**Problem requirements:**
Output exactly the span of lines that begins at the line containing "obj.matrix_world = world" and ends at the line containing "PICTURE_REAR_Y = 50.7", both lines included.

**Object modeling scripts:**
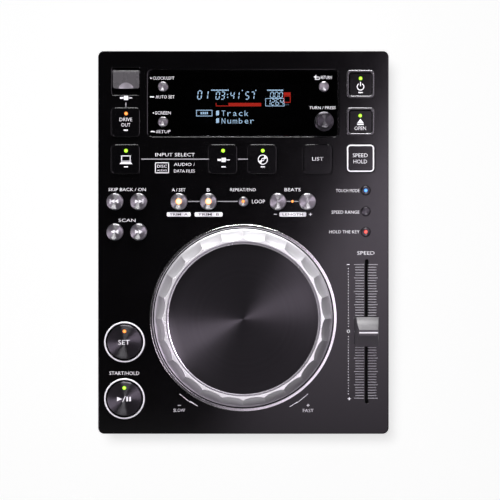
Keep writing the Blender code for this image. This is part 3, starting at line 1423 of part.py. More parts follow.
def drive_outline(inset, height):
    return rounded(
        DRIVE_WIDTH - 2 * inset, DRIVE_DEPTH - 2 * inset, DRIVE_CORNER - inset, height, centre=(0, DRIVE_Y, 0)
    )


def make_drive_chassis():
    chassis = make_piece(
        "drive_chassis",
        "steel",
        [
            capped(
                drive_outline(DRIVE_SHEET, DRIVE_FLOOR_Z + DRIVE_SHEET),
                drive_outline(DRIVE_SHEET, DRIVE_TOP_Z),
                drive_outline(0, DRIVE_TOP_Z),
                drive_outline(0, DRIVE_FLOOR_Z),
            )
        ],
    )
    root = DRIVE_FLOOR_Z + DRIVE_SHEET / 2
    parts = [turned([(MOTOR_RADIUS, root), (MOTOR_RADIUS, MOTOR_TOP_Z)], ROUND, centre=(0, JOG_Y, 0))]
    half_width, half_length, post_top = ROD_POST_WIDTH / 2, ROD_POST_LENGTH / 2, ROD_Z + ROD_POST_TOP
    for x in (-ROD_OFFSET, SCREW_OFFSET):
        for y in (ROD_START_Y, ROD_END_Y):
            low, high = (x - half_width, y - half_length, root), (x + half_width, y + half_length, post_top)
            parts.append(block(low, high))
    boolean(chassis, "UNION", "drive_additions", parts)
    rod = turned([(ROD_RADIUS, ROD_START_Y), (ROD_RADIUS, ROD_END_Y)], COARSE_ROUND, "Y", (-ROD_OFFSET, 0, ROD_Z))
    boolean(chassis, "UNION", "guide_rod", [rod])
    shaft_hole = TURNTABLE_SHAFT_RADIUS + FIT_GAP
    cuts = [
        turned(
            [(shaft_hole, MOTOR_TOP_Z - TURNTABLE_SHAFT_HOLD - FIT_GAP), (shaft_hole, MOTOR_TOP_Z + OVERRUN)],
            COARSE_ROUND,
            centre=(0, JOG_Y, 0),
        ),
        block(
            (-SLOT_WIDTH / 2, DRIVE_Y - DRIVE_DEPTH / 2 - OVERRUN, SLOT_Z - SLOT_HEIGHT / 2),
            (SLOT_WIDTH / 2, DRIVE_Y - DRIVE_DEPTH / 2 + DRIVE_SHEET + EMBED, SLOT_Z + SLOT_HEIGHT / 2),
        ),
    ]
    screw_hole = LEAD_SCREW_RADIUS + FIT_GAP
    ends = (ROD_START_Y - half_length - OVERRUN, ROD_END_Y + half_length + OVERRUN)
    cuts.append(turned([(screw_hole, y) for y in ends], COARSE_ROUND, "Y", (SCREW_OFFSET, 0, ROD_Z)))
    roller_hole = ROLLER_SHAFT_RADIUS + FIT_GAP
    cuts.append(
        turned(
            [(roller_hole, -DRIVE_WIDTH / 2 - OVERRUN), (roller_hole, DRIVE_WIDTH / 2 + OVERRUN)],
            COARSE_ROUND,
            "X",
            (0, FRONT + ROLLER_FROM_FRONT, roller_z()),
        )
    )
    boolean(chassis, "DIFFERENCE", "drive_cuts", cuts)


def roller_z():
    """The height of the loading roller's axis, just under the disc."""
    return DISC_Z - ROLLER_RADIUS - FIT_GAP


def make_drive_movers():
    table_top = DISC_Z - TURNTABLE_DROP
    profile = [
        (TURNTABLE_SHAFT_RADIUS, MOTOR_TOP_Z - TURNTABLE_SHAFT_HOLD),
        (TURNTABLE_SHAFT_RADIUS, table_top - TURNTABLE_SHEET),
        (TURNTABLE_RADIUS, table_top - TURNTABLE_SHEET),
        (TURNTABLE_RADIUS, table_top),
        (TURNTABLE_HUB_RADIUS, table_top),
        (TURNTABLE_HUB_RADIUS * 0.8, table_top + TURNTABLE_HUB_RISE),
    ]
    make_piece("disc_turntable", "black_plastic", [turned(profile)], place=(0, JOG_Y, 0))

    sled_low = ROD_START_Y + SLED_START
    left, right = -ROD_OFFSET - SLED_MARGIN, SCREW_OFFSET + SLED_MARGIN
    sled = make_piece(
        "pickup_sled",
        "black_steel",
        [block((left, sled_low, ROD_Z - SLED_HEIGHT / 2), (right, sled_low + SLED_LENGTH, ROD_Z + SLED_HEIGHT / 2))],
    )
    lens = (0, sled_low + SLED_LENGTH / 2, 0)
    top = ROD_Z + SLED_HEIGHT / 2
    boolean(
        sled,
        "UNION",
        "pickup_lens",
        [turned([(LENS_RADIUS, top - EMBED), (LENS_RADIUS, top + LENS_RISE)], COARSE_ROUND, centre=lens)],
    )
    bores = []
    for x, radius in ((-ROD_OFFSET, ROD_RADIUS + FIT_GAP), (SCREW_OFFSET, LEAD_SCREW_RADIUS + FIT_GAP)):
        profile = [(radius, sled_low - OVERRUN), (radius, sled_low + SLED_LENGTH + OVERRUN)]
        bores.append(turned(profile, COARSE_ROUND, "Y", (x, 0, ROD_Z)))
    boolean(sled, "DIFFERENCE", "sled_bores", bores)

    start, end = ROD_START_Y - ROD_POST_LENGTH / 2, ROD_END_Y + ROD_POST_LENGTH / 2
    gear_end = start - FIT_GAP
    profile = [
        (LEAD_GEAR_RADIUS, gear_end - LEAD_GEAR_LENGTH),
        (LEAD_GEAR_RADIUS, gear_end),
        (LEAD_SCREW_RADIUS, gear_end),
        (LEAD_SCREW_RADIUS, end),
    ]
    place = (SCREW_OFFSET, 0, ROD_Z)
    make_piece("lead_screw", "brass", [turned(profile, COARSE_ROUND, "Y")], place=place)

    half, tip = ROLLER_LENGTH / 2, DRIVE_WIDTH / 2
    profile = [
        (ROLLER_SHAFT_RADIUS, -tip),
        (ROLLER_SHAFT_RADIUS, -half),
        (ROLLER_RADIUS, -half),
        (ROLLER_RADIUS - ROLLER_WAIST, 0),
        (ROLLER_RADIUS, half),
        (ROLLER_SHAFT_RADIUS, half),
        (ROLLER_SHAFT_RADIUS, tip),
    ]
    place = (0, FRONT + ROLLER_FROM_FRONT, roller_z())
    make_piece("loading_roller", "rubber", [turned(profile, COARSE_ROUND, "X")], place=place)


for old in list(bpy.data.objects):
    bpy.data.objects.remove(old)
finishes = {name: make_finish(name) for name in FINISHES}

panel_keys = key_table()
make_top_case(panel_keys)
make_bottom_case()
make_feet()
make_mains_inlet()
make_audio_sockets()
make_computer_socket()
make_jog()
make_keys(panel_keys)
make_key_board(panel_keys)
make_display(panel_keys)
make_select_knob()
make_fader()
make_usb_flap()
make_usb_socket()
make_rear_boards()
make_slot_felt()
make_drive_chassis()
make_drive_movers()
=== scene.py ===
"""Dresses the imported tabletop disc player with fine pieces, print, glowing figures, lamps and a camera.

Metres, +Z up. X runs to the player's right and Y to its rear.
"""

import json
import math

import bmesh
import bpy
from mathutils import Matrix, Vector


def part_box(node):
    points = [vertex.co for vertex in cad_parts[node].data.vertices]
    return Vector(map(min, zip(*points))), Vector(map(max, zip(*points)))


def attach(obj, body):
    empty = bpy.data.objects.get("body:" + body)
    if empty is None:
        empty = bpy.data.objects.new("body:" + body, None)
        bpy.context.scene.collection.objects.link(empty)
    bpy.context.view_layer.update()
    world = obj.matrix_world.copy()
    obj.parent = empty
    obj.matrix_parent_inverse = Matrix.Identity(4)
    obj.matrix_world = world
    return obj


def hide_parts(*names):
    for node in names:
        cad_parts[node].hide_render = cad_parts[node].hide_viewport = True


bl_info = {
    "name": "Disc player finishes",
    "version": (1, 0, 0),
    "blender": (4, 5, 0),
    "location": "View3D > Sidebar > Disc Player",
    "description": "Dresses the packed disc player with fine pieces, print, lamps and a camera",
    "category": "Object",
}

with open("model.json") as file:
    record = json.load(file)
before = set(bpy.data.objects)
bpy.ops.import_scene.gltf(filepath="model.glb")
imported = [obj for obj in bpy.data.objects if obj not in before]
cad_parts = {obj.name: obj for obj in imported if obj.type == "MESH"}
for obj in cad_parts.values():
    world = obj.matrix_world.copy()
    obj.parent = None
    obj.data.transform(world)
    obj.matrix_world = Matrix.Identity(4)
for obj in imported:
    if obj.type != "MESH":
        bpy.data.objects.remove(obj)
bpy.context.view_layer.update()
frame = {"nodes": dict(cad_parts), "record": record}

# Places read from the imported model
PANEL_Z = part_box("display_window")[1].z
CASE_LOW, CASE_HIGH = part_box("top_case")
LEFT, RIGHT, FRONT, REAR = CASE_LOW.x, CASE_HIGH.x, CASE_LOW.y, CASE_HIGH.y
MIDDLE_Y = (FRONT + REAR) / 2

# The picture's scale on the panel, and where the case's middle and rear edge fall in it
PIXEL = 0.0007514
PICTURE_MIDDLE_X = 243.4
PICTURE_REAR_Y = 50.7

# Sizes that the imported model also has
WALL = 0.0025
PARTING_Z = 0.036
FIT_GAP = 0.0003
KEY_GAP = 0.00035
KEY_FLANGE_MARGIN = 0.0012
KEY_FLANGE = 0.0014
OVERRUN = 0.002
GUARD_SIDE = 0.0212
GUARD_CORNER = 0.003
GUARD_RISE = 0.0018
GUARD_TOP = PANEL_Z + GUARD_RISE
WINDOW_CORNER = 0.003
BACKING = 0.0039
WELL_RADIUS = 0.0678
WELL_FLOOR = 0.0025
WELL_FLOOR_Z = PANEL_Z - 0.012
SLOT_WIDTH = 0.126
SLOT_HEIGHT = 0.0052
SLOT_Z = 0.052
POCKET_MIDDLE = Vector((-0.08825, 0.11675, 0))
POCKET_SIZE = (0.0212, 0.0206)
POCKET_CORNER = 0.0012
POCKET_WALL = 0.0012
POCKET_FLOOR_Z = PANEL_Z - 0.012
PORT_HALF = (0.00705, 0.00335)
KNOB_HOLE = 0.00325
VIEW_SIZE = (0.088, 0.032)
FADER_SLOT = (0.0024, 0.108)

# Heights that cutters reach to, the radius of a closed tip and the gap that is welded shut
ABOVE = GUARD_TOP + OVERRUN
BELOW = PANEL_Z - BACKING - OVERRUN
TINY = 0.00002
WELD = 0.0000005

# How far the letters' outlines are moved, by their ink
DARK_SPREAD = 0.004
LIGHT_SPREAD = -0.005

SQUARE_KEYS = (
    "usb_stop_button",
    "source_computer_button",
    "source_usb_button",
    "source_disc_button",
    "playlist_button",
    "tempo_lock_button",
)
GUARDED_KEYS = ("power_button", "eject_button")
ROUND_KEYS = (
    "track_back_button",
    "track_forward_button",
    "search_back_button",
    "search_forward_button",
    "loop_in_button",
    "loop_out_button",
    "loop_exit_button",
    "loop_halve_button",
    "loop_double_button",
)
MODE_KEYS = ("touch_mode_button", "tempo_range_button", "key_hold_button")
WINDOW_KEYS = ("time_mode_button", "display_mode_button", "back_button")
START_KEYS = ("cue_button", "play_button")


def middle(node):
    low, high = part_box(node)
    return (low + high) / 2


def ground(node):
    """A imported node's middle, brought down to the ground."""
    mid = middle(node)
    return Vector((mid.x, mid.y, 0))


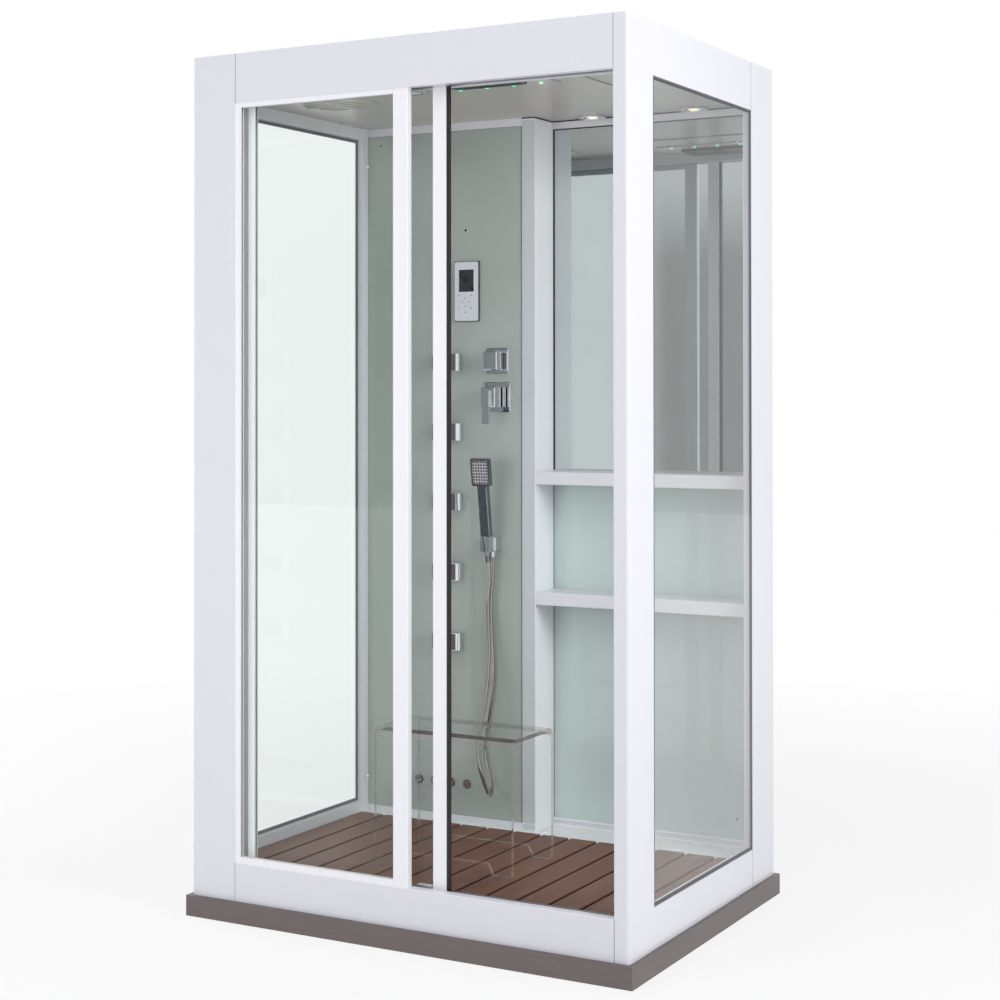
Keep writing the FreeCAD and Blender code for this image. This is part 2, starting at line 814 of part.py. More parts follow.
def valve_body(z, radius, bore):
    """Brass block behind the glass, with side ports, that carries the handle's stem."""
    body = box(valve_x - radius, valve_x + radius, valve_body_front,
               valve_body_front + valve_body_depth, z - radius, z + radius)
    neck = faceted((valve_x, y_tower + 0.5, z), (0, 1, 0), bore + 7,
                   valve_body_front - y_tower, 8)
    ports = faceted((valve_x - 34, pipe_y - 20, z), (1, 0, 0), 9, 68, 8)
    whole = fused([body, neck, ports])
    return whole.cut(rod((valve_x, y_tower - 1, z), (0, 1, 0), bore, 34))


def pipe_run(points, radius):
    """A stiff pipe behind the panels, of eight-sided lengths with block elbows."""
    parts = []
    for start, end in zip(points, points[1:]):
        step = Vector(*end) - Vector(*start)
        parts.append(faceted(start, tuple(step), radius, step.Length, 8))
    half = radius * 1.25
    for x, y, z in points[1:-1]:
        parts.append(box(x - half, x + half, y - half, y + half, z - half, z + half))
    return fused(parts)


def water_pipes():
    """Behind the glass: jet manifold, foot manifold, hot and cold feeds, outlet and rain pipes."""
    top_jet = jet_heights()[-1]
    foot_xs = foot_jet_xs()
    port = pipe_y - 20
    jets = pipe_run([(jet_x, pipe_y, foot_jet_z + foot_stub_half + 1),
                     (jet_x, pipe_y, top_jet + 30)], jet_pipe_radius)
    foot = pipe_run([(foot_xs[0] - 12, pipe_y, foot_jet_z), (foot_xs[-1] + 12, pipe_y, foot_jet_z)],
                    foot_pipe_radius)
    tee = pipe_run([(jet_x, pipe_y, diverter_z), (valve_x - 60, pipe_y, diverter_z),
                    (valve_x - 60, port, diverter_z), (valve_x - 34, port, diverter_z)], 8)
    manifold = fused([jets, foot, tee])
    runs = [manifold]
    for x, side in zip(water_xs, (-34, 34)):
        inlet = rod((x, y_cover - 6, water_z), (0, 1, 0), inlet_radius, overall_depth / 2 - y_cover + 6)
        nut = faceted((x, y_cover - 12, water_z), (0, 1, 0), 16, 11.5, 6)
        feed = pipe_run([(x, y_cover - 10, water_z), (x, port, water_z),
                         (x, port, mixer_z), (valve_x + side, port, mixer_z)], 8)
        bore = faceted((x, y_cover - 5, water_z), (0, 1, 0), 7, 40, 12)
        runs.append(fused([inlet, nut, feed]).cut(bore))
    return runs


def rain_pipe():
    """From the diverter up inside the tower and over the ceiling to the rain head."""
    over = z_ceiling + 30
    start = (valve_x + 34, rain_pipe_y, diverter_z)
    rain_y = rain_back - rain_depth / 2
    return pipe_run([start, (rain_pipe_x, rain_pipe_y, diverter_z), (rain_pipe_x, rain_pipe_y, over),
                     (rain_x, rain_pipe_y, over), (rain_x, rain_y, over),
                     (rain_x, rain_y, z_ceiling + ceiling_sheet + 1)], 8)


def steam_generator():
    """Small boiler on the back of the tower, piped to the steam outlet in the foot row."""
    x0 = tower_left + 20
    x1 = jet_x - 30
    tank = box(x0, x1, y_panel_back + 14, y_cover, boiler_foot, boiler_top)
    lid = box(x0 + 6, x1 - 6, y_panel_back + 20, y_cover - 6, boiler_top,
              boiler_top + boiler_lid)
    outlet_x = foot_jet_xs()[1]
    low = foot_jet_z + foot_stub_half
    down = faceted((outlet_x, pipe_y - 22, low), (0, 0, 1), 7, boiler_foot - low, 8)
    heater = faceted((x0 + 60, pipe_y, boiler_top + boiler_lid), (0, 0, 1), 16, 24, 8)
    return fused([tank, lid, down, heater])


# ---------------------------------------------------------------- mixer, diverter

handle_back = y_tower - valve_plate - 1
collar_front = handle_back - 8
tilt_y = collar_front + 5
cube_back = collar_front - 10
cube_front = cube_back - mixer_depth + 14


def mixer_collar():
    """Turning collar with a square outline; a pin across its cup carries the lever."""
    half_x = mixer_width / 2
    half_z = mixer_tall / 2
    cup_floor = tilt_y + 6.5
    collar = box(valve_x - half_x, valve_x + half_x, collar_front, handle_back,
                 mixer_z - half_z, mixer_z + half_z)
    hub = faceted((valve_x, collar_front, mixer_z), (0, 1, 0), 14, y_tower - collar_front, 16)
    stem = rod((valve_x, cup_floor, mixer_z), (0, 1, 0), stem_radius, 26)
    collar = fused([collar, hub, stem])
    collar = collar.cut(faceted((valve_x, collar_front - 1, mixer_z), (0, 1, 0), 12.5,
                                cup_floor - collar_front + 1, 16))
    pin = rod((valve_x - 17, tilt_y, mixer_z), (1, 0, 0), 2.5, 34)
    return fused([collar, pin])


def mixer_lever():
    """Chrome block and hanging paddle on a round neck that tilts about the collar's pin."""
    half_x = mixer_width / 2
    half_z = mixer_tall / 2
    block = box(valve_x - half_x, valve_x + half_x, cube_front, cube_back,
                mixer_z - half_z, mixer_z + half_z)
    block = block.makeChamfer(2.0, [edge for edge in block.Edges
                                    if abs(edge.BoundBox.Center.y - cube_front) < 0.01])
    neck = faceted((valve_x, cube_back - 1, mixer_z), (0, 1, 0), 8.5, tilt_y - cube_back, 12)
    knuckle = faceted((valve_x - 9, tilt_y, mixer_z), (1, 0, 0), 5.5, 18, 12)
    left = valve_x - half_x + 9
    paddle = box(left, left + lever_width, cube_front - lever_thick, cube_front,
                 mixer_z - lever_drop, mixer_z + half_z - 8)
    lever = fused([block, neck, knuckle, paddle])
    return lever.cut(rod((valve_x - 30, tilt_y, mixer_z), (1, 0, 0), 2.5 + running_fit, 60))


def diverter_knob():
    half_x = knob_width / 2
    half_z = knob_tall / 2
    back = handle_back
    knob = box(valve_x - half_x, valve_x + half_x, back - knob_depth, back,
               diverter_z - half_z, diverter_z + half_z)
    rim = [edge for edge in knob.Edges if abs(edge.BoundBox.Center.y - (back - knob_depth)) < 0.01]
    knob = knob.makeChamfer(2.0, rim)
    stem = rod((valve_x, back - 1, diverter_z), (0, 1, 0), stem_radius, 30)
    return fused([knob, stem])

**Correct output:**
    obj.matrix_world = world
    return obj


def hide_parts(*names):
    for node in names:
        cad_parts[node].hide_render = cad_parts[node].hide_viewport = True


bl_info = {
    "name": "Disc player finishes",
    "version": (1, 0, 0),
    "blender": (4, 5, 0),
    "location": "View3D > Sidebar > Disc Player",
    "description": "Dresses the packed disc player with fine pieces, print, lamps and a camera",
    "category": "Object",
}

with open("model.json") as file:
    record = json.load(file)
before = set(bpy.data.objects)
bpy.ops.import_scene.gltf(filepath="model.glb")
imported = [obj for obj in bpy.data.objects if obj not in before]
cad_parts = {obj.name: obj for obj in imported if obj.type == "MESH"}
for obj in cad_parts.values():
    world = obj.matrix_world.copy()
    obj.parent = None
    obj.data.transform(world)
    obj.matrix_world = Matrix.Identity(4)
for obj in imported:
    if obj.type != "MESH":
        bpy.data.objects.remove(obj)
bpy.context.view_layer.update()
frame = {"nodes": dict(cad_parts), "record": record}

# Places read from the imported model
PANEL_Z = part_box("display_window")[1].z
CASE_LOW, CASE_HIGH = part_box("top_case")
LEFT, RIGHT, FRONT, REAR = CASE_LOW.x, CASE_HIGH.x, CASE_LOW.y, CASE_HIGH.y
MIDDLE_Y = (FRONT + REAR) / 2

# The picture's scale on the panel, and where the case's middle and rear edge fall in it
PIXEL = 0.0007514
PICTURE_MIDDLE_X = 243.4
PICTURE_REAR_Y = 50.7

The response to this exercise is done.